Holy Week is typically a very emotional one for me.  I am a little melancholic and depressed.  I have a feeling of sadness that just follows me around.

I know that the season is supposed to be about joy and it will be.  On Sunday.  Sunday is when I feel an exuberance that truly is like a new beginning.  Sunday is when I am reminded that I have been resurrected again through Jesus.

Since becoming a Christian nine years ago, I have learned so much in a rather short amount of time.  However, there is still just so much that has yet to sink in.  I’ve also learned, through experience,  that in our walk with God, the learning is excruciatingly slow.  You can’t hurry love, babe.

Sometimes I find that I need to just sit and marinate in it for a while because that’s all my little pea brain can fathom.  I am slow to digest.  I need time to process, time to think, time to apply.

Last year I purchased a wonderful teaching tool and tradition for our family called “Resurrection Eggs”. It’s simply a dozen plastic eggs in which we open one egg daily the twelve days before Easter.  Inside each egg is a small symbol of the Easter story.  A Bible verse is included with each symbol and a short (one to two paragraphs) story is told in kid-friendly language.

My friend Marcy told me a while ago that the best way for a new Christian adult to learn about the Bible was to pick up Bibles meant for children and read through them.  It’s simplified and easy,  purposely written to be understood by children.  I was a baby in my faith and at the time, I did just that – I learned the basic Bible stories through children’s versions.
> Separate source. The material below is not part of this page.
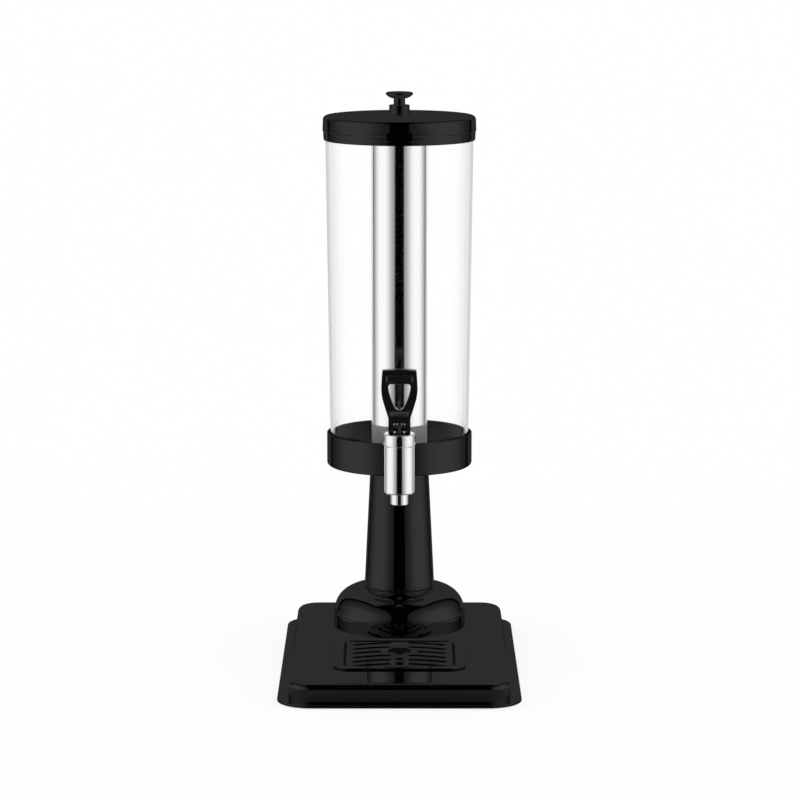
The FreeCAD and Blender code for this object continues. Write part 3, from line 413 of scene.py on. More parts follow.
class Finish(Enum):
    """The finishes that the tower's pieces share."""

    LACQUER = GlossBlack("black_lacquer")
    DECK = GlossBlack("deck_black", body=0.001, mirror=0.036, mirror_in_gloss=0.45,
                      roughness=0.02)
    GRILLE = GlossBlack("grille_black", body=0.001, mirror=0.036, mirror_in_gloss=0.45,
                        roughness=0.02, matt_centre=-0.04575)
    GRIP = Grained("grip_black", (0.0045, 0.0045, 0.0047), 0.24, spread=0.08, relief=0.08,
                   relief_depth=0.0002, metallic=0.0, index=1.48, grain=(2600.0, 2.0),
                   wear=(60.0, 3.0))
    CHROME = Grained("tap_chrome", (0.93, 0.93, 0.94), 0.1)
    TUBE = TubeSteel("tube_steel")
    ZINC = Grained("zinc_steel", (0.6, 0.6, 0.61), 0.3)
    RUBBER = soft("foot_rubber", (0.02, 0.02, 0.02), 0.55)
    SILICONE = soft("seal_silicone", (0.6, 0.6, 0.57), 0.4)
    NYLON = soft("grey_nylon", (0.07, 0.07, 0.072), 0.35)
    CLEAR = ClearPlastic("vessel_clear")


class Paintbox:
    """Makes each finish once and gives it to pieces."""

    def __init__(self) -> None:
        """Start with no material made."""
        self.made: dict[Finish, bpy.types.Material] = {}

    def dress(self, piece: Piece, finish: Finish) -> None:
        """Give a piece one finish all over.

        Args:
            piece: the piece.
            finish: the finish, which is made when it is first used.
        """
        if finish not in self.made:
            self.made[finish] = finish.value.make()
        piece.data.materials.clear()
        piece.data.materials.append(self.made[finish])


# ------------------------------------------------------------------ outlines

def shares(steps: int) -> list[float]:
    """Even shares from 0 to 1."""
    return [step / steps for step in range(steps + 1)]


def rounded(outline: Outline, steps: int = 5) -> Outline:
    """Round the corners of an outline that ask for it.

    Args:
        outline: corners as (radius, height) or (radius, height, rounding). It is a closed ring
            unless it starts on the axis.
        steps: how many straight bits make one rounding.

    Returns:
        The points of the outline, each (radius, height).
    """
    points: Outline = []
    count = len(outline)
    ends = (0, count - 1) if outline[0][0] == 0 else ()
    for index, corner in enumerate(outline):
        here = Vector(corner[:2])
        if len(corner) == 2 or index in ends:
            points.append(tuple(here))
            continue
        before = (Vector(outline[index - 1][:2]) - here).normalized()
        after = (Vector(outline[(index + 1) % count][:2]) - here).normalized()
        half = before.angle(after) / 2
        centre = here + (before + after).normalized() * (corner[2] / math.sin(half))
        reach = corner[2] / math.tan(half)
        first = here + before * reach - centre
        last = here + after * reach - centre
        points += [tuple(centre + first.slerp(last, share).normalized() * corner[2])
                   for share in shares(steps)]
    return points


def bell(start: Pair, end: Pair, fullness: float, steps: int = 18) -> Outline:
    """Curve from an upright edge to a flat one.

    Args:
        start: the lower, outer end, where the curve runs upright.
        end: the upper, inner end, where it runs flat.
        fullness: how far the handles reach, as a share of the distance.
        steps: how many straight bits make the curve.

    Returns:
        The points between the ends, both included.
    """
    low, high = Vector(start), Vector(end)
    spots = (low, Vector((low.x, low.y + (high.y - low.y) * fullness)),
             Vector((high.x + (low.x - high.x) * fullness, high.y)), high)
    points = []
    for share in shares(steps):
        rest = 1 - share
        weights = (rest ** 3, 3 * rest * rest * share, 3 * rest * share * share, share ** 3)
        total = sum((spot * weight for spot, weight in zip(spots, weights)), Vector((0, 0)))
        points.append(tuple(total))
    return points


def bow(start: Pair, end: Pair, sag: float, steps: int = 8) -> Outline:
    """Bow out to the right between two points.

    Args:
        start: where it starts.
        end: where it ends.
        sag: how far its middle stands off the straight line.
        steps: how many straight bits make it.

    Returns:
        The points, both ends included.
    """
    first, last = Vector(start), Vector(end)
    along = last - first
    right = Vector((along.y, -along.x)).normalized()
    return [tuple(first + along * share + right * (4 * sag * share * (1 - share)))
            for share in shares(steps)]


def follow(profile: Profile, height: float) -> float:
    """Read a profile at one height.

    Args:
        profile: the points, each (height, value).
        height: where it is read.

    Returns:
        The value there, which beyond the profile is that of its nearer end.
    """
    for (low, first), (high, last) in zip(profile, profile[1:]):
        if low <= height <= high:
            return first + (last - first) * (height - low) / (high - low)
    return profile[0][1] if height < profile[0][0] else profile[-1][1]


# ------------------------------------------------------------------ workbench

def deselect() -> None:
    """Leave edit mode and select nothing."""
    if bpy.context.mode != "OBJECT":
        bpy.ops.object.mode_set(mode="OBJECT")
    bpy.ops.object.select_all(action="DESELECT")


def inset(size: Triple, gap: float) -> Triple:
    """Draw a plate's width, depth and corner radius in by a gap all round."""
    width, depth, corner = size
    return width - gap * 2, depth - gap * 2, corner - gap


class Bend(Enum):
    """Which way a rounding runs. Those out of a flat have the sign of their way along Z."""

    ONTO_FLAT = 0
    UP_FROM_FLAT = 1
    DOWN_FROM_FLAT = -1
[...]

I have since moved on to the “real” Bible and read scriptures often; however, sometimes I find that I may not be seeing the forest for the trees.  I am not at all suggesting the Bible is unreadable because the more I read it, the more I realize how actually very applicable it is to our world now.  I will politely and with love disagree with those who suggest it is merely a textbook and not meaningful to our current society because in all truth, everyone who has ever suggested this to me typically answers a quick “no” when I ask if they have ever spent time studying the Bible.  But I’m sorry. I digress.

The first egg contained a small donkey to symbolize the donkey that Jesus rode in on amidst palm fronds and cheers of “Hosanna.”   Susannah became deeply interested in Palm Sunday after learning this and decided to worship with us this past Sunday.  She was mesmerized.

Her innocent, little girl voice said, “Mommy, people really DO love Jesus, don’t they?”  as if I was just blowing smoke and Jesus might have been another one of mom’s crazy ideas.

Yesterday, Sawyer opened the egg that contained the leather whip to symbolize the government officials who beat Jesus.  They drew blood.  They tortured him.  They inflicted pain beyond belief on a man that was guilty of nothing.

Sawyer, being a boy about to turn three, is simply fascinated about the fact that Jesus got a spanking and “he didn’t even do anything.”  Susannah was horrified.

Today we opened the crown of thorns.

A lightbulb went off for me, friends.

We read that the same government officials who beat Jesus with a whip also fashioned a crown of thorns to mock the fact that people thought of Him as “the king” and pushed it hard on his head.  He bled yet again.

I would also like to add that I have not yet been able to watch “The Passion of the Christ.”  I want to.  I’m just a little scared of it.

I think it might be time.

I had no idea that this is why Jesus wore that crown of thorns in all of those crucifiction pictures I had seen.

Can I admit to something else?  The kid-friendly language of the Resurrection Eggs stated “We know that because Jesus was the son of God, He could have stopped the men from hurting Him.  But He let them continue.  Do you know why?  Because even though He hadn’t done anything wrong – He had not sinned – Jesus was taking the punishment for all the wrong things that any person had ever done or ever would do.  This includes you and me.”

In the Old Testament, one had to sacrifice an animal to repent for their sins.  The price for sin was bloodshed.

I thought because Jesus shed his blood, this was the reason why they say He died for us.  His blood was shed and we were cleansed.

But to write in the very simple text that “he took the punishment for all the wrong things anyone would ever do” made me understand this sacrifice on such a deeper level.

He really did take the fall.  It’s like me taking the blame for a thief who stole goods from the grocery store or taking responsibility for a murder I didn’t commit.

Unfathomable.

Yet it wasn’t to Him.  It was very real.

May the crown of thorns grace our heads this week as we feel His pain, His fear, His sadness.

Then may we take it off on Sunday to realize how light our heads feel, how free we are.

Blessings to you this week, friends.